More broadly, union organizing happens most efficiently on a large scale when, infusing an already militant working class with possibility and moxie, it spreads rapidly from state to state, city to city, sector to sector, workplace to workplace.

In 1934, three massive, historic workers’ actions — the Minneapolis trucking (and later general) strike; the West Coast longshoremen (and later San Francisco general) strike; and the Toledo Auto Lite strike, each involving thousands of workers in different states and commanding the attention of the companies involved and the violent policing authority of local officials — all began within a few weeks of each other in April and May of that year.

The nation watched raptly, seeing newsreels of these strikes in their local theaters and reading about them on the front pages of the daily newspapers. And some of those paying attention to workers controlling major cities and having pitched battles with police were themselves workers who would strike and struggle later that year. In response, Congress, with the reluctant but critical support of FDR, passed the Wagner Act the following year.

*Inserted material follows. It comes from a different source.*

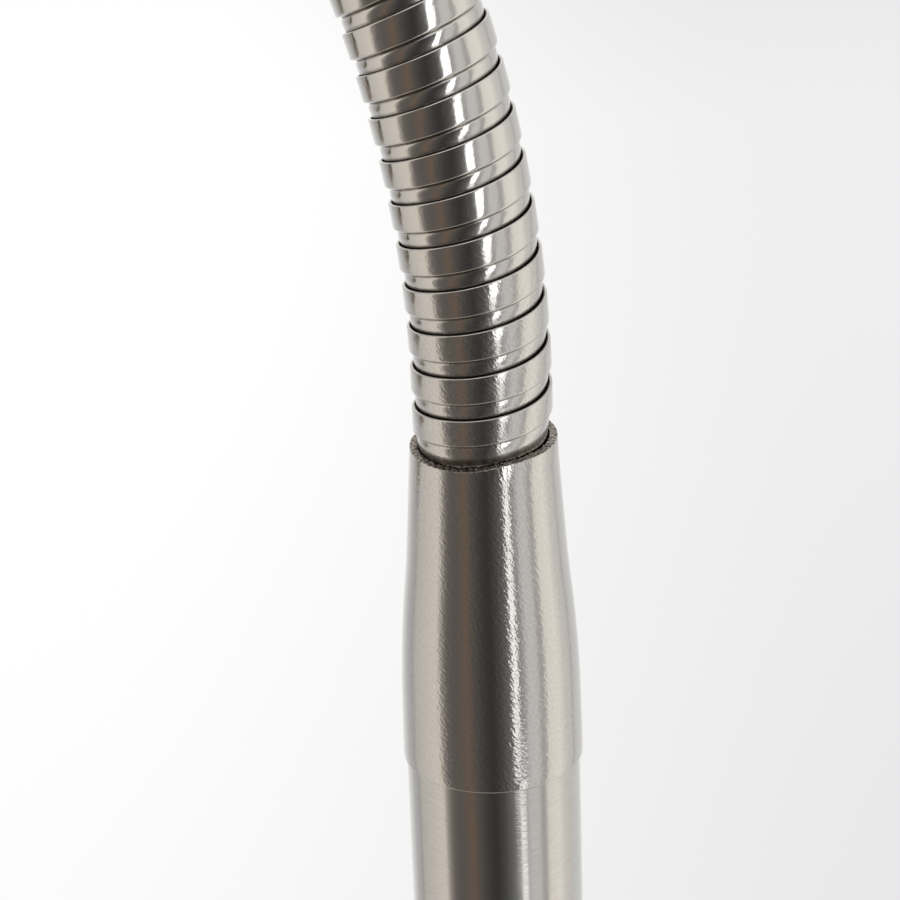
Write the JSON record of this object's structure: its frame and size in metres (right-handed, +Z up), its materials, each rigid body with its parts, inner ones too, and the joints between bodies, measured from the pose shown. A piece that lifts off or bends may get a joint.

Good organizers exploit the determination and courage of already militant workers — they construct a wildfire. That is the oxymoron of union power. The UAW must continue to do what it’s doing, and other unions must keep pushing forward with their long-in-gestation organizing projects. The non-organizing, yet significant Fight for 15 campaign, the actions versus Walmart, and the ideas for new policy by labor’s most creative thinkers must go on, too.

But the victory of the subunit at VW is only a small good thing because nobody knows today how to construct a wildfire like the one the nation saw in 1934 and 1937 and, earlier, in 1877, 1886, and 1919. Those wildfires are how labor transforms the nation. For now, we can acknowledge that a bit of kindling was lit in Chattanooga. And you can’t start a fire without a spark.